Afonso Ferreira, Ana C. Brito, Carlos R.B. Mendes, Vanda Brotas, Raul Costa, Catarina Guerreiro, Carolina Sá and Thomas Jackson

Remote sensing of chlorophyll a (chl-a; a proxy of phytoplankton biomass) is as an essential tool for monitoring marine ecosystems, particularly for polar regions where in-situ data availability is very limited. For the Southern Ocean, however, the current global chl-a algorithms tend to underestimate chl-a, preventing accurate retrievals of chl-a. This work sought to develop a new chl-a algorithm for the Antarctic Peninsula and to assess potential drivers of chl-a underestimation in this region.
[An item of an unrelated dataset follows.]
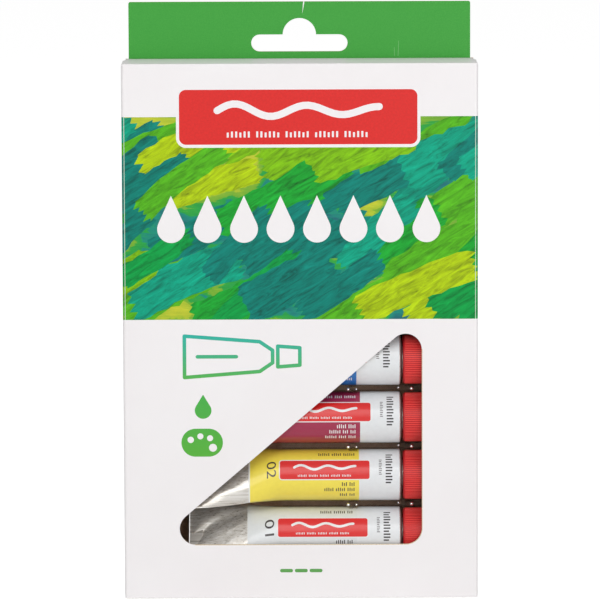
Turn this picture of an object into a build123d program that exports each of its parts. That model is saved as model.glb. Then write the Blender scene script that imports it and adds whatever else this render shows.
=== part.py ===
"""Hanging carton with a window, holding eight gouache tubes in a clear formed tray.

Frame: millimetres, +Z up, the printed front faces -Y, +X is to the viewer's right.
The origin is the middle of the foot of the box.
"""

from build123d import *
import math
import os

os.makedirs("parts", exist_ok=True)

# ---------------------------------------------------------------- tubes
TUBE_COUNT = 8
TUBE_RADIUS = 8.0
TUBE_LENGTH = 80.4
TUBE_WALL = 0.15
PAINT_PLAY = 0.05
FOLD_WIDTH = 4.0
FOLD_THICKNESS = 1.5
FOLD_TILT = 41.0
PRESSED_LENGTH = 24.0
PRESS_SET_BACK = 0.5
PRESS_FACETS = 28
FLAT_HALF_THICKNESS = 0.55
SHOULDER_LENGTH = 1.0
NECK_LENGTH = 8.3
NECK_RADIUS = 4.4

CAP_LENGTH = 14.0
CAP_RADIUS = 7.65
CAP_THREAD_PLAY = 0.06
CAP_SHOULDER_PLAY = 0.1
CAP_RIBS = 24
CAP_RIB_DEPTH = 0.3
CAP_TOP_BEVEL = 0.6
CAP_BORE_BEYOND_NECK = 0.6

# ---------------------------------------------------------------- carton
BOARD = 0.5
FOLD_RADIUS = 0.9

# room around the eight tubes, from which the box takes its size
TUBE_GAP = 2.2
ROOM_LEFT = 20.4
ROOM_RIGHT = 9.2
ROOM_FRONT = 0.6
ROOM_BEHIND = 2.4
ROOM_BELOW = 11.1
ROOM_ABOVE = 12.5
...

OC4-SO, the algorithm developed and presented here, exhibits the following advantages: i) developed using a 20+ years and spatially thorough in-situ HPLC-derived chl-a dataset; ii) based on a multi-sensor product, which are expected to be increasingly popular as the number of operating satellites increases; iii) adequately corrects for chl-a underestimation, now allowing for the assessment of the Antarctic seasonal cycle which was not previously possible using global algorithms; and v) exhibits a good performance for Antarctic waters outside of the Antarctic Peninsula. Low particulate backscattering coefficients in the green region of the light spectrum were seen to be main factor linked to chl-a underestimation in high chl-a waters, corroborating previous works. Overall, the OC4-SO can be a valuable tool for ocean colour remote sensing in Antarctic waters, enabling more accurate estimates of chl-a and contributing to a better understanding of this ecosystem’s role to the global biogeochemical cycle.